Instruction -> Go through the listing below and list every line with "piece".

[Records that describe objects]
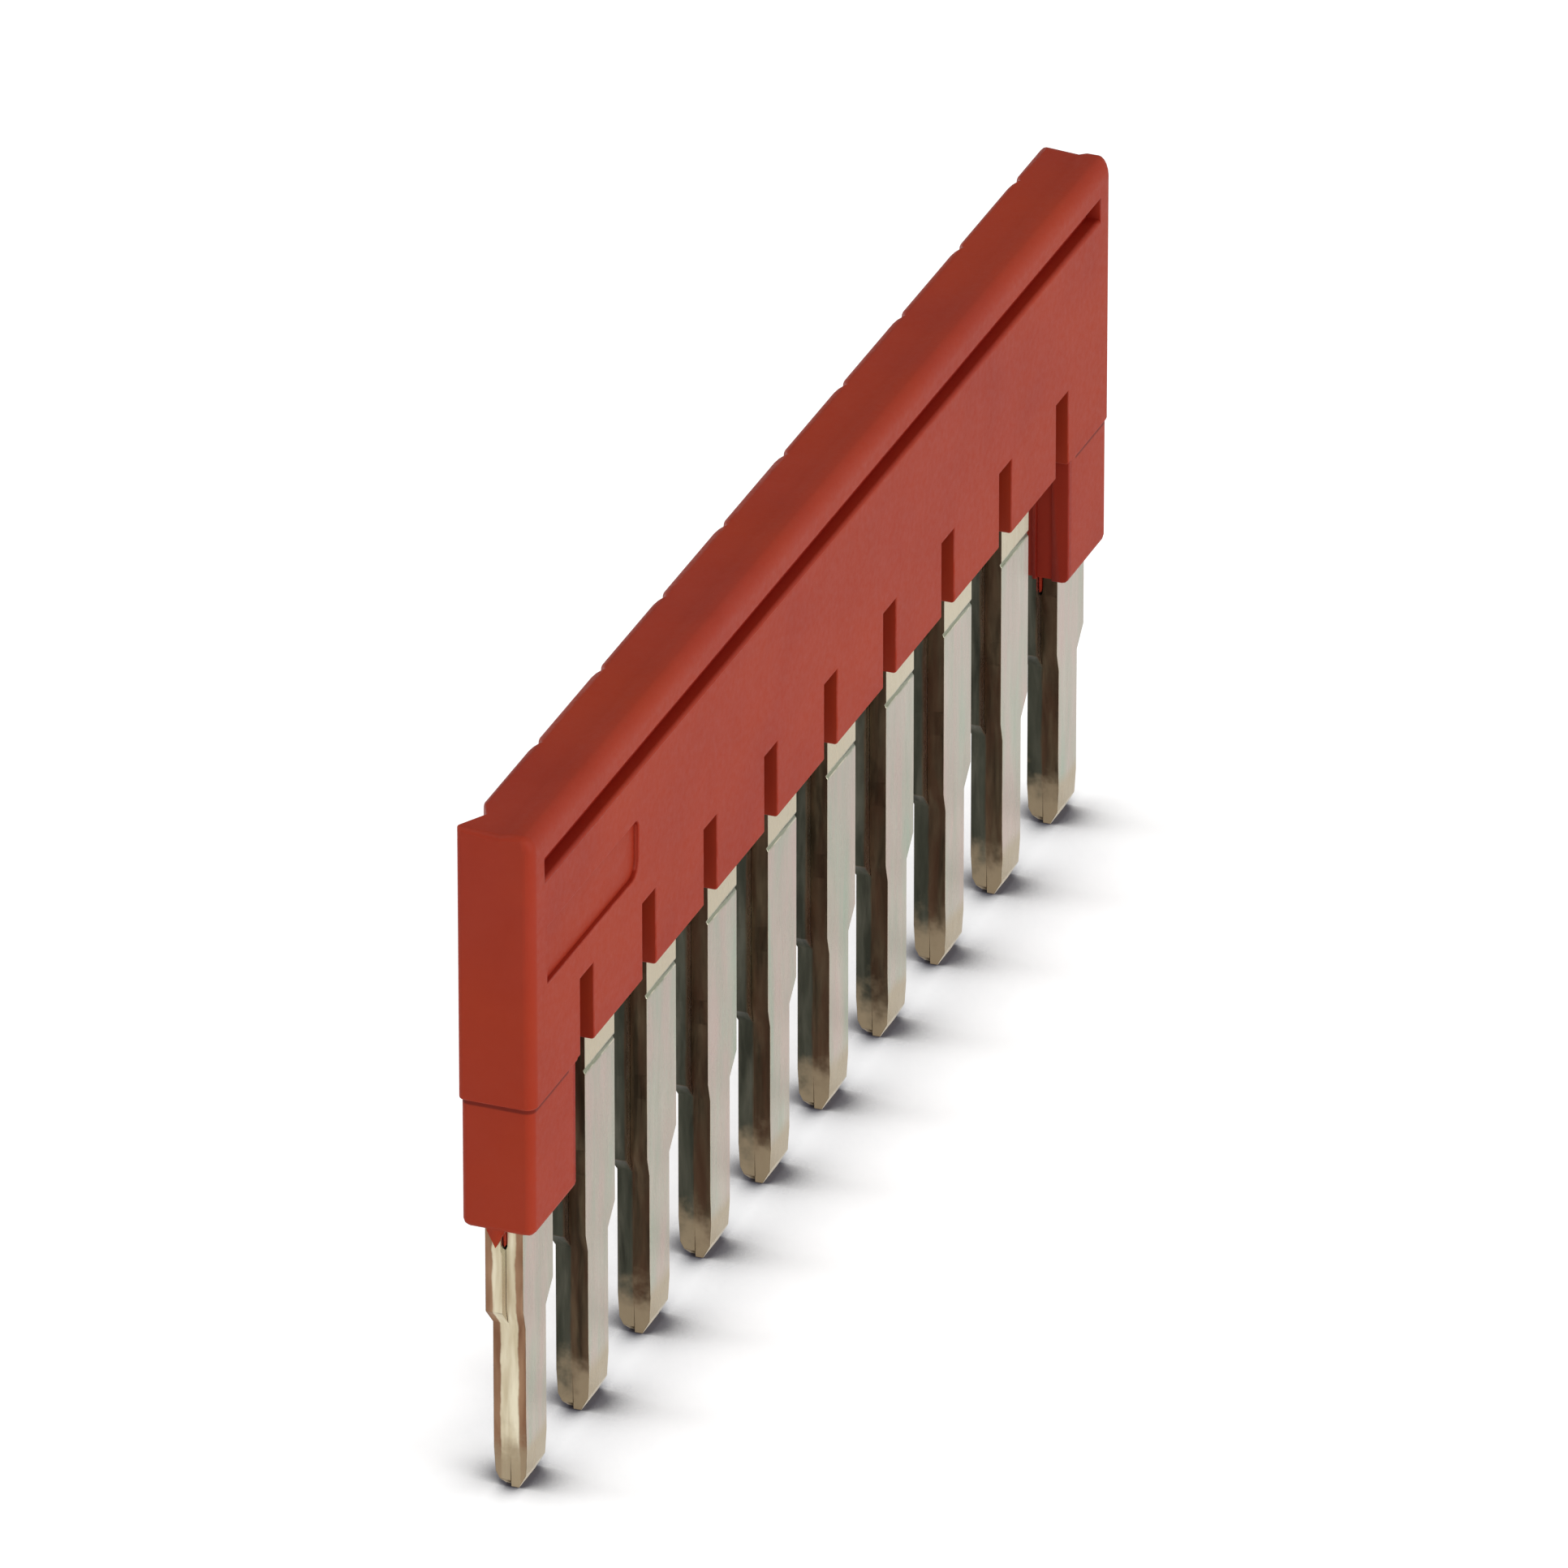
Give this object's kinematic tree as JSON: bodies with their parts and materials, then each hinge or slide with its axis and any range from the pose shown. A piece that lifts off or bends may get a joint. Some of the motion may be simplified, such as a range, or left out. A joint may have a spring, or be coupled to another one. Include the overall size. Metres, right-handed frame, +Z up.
{
  "type": "terminal block jumper bar",
  "caption": "Plug-in jumper bar for rail-mounted terminal blocks: a moulded red housing that holds two stamped contact combs back to back, with a leaf pair for each pole.",
  "frame": {"origin": "middle of the bar's length and thickness, at the level of the contact tips", "axes": "+X along the bar away from the marking field, +Y from the grooved front to the scored back, +Z up from the tips to the housing"},
  "size_m": [0.0602, 0.003, 0.0277],
  "materials": {
    "moulded_red": "moulded, fine satin",
    "tinned_copper": "rolled and tinned faces, sheared copper edges"
  },
  "bodies": {
    "root": {"housing": "moulded_red", "front_contact_comb": "tinned_copper", "rear_contact_comb": "tinned_copper"}
  },
  "joints": []
}
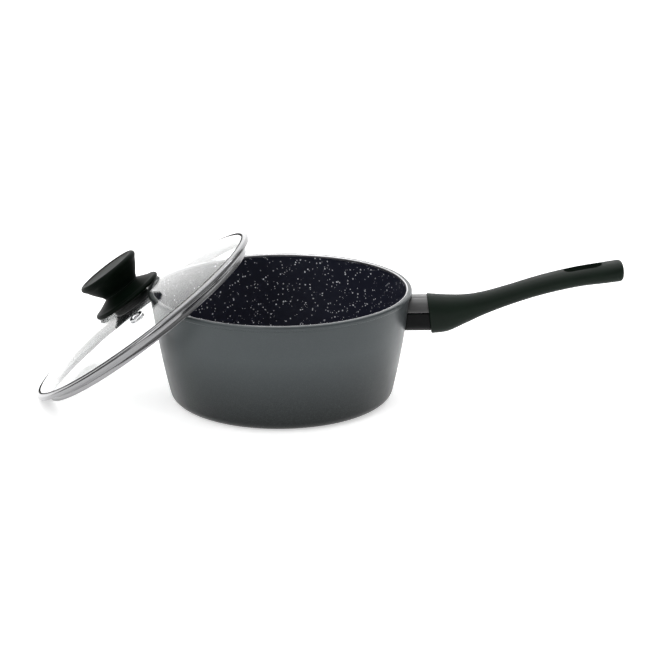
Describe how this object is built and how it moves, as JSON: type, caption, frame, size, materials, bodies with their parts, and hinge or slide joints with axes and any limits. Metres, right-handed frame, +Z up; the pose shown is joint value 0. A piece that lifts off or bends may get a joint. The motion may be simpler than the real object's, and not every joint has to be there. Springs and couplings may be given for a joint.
{
  "type": "saucepan with glass lid",
  "caption": "Round non-stick saucepan with one long moulded handle, and a domed glass lid with a knob that leans on its rim and lifts away.",
  "frame": {"origin": "centre of the pan's base, on the surface it stands on", "axes": "+Z up, +X from the pan's axis along the handle, +Y to the left of a person who looks along +X; the lid leans on the rim at -X"},
  "size_m": [0.4672, 0.2177, 0.1288],
  "materials": {
    "pan_lacquer": "dark grey metallic heat-proof lacquer on pressed aluminium, satin; near-black speckled non-stick inside, bare turned rim",
    "guard_lacquer": "grey metallic lacquer on pressed sheet, satin",
    "bare_aluminium": "turned, fine concentric marks",
    "steel": "satin stainless steel",
    "polished_steel": "bright polished stainless steel",
    "glass": "clear tempered glass",
    "soft_touch": "near-black moulded plastic with a fine soft-touch finish",
    "black_plastic": "black moulded plastic",
    "silicone": "black silicone",
    "brass": "turned brass"
  },
  "bodies": {
    "pan": {"pan_body": "pan_lacquer", "base_plate": "steel", "handle_stud": "bare_aluminium", "guard_upper": "guard_lacquer", "guard_lower": "guard_lacquer", "handle": "soft_touch", "handle_screw": "steel", "handle_washer": "steel"},
    "lid": {"lid_glass": "glass", "lid_band": "polished_steel", "vent_eyelet": "polished_steel", "vent_ring": "polished_steel", "knob_cap": "soft_touch", "knob_skirt": "soft_touch", "knob_insert": "brass", "knob_gasket": "silicone", "cup_gasket": "silicone", "cup": "black_plastic", "cup_washer": "steel", "knob_screw": "steel"}
  },
  "joints": [
    {"name": "lid_lift", "type": "slide", "parent": "pan", "child": "lid", "axis": [0, 0, 1], "range_m": [0, 0.15]}
  ]
}
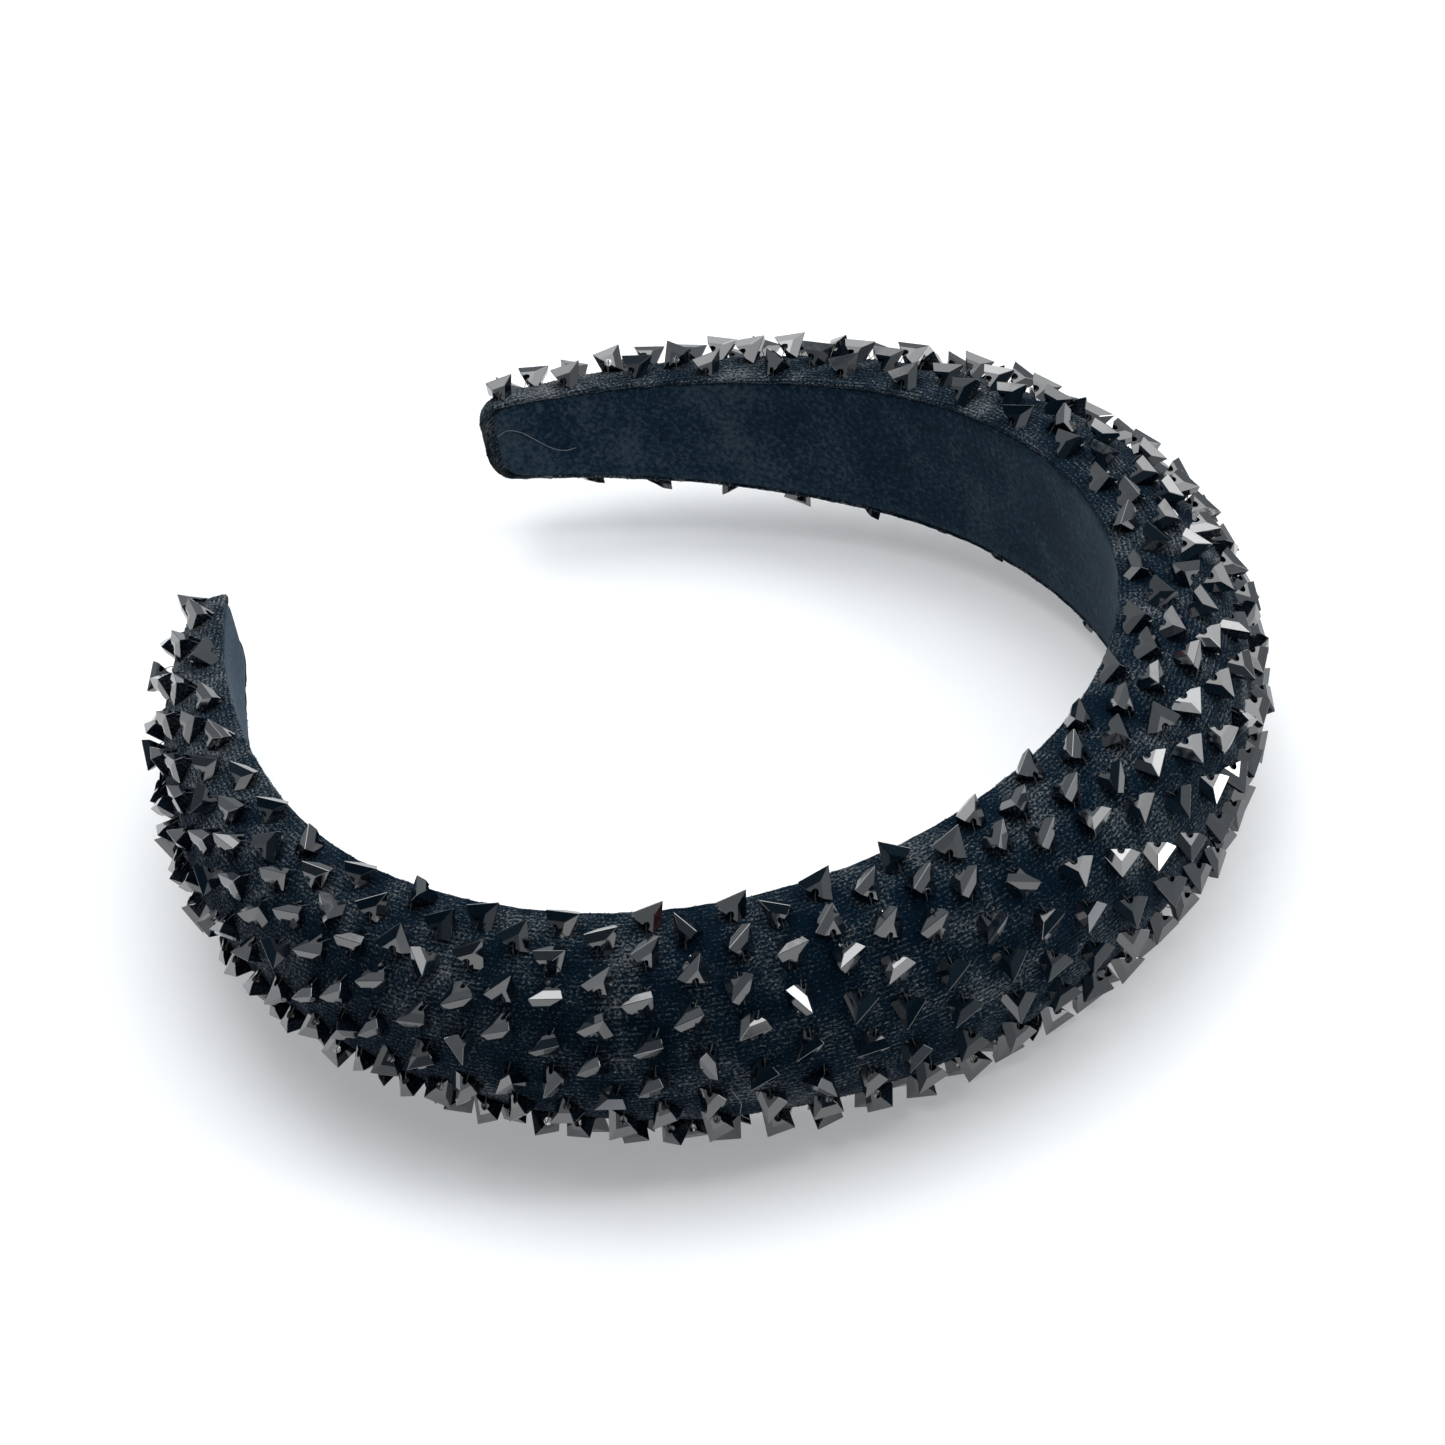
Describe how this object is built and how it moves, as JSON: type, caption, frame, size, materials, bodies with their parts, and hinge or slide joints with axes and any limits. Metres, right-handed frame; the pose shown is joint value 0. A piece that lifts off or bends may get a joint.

Reply to the task ->
Give this object's kinematic tree as JSON: bodies with their parts and materials, then each hinge or slide with its axis and any range from the pose shown. A piece that lifts off or bends may get a joint. Some of the motion may be simplified, such as a range, or left out. A joint may have a spring, or be coupled to another one. Include the overall size. Metres, right-handed frame, +Z up.
Describe how this object is built and how it moves, as JSON: type, caption, frame, size, materials, bodies with their parts, and hinge or slide joints with axes and any limits. Metres, right-handed frame, +Z up; the pose shown is joint value 0. A piece that lifts off or bends may get a joint. The motion may be simpler than the real object's, and not every joint has to be there. Springs and couplings may be given for a joint.
Describe how this object is built and how it moves, as JSON: type, caption, frame, size, materials, bodies with their parts, and hinge or slide joints with axes and any limits. Metres, right-handed frame; the pose shown is joint value 0. A piece that lifts off or bends may get a joint.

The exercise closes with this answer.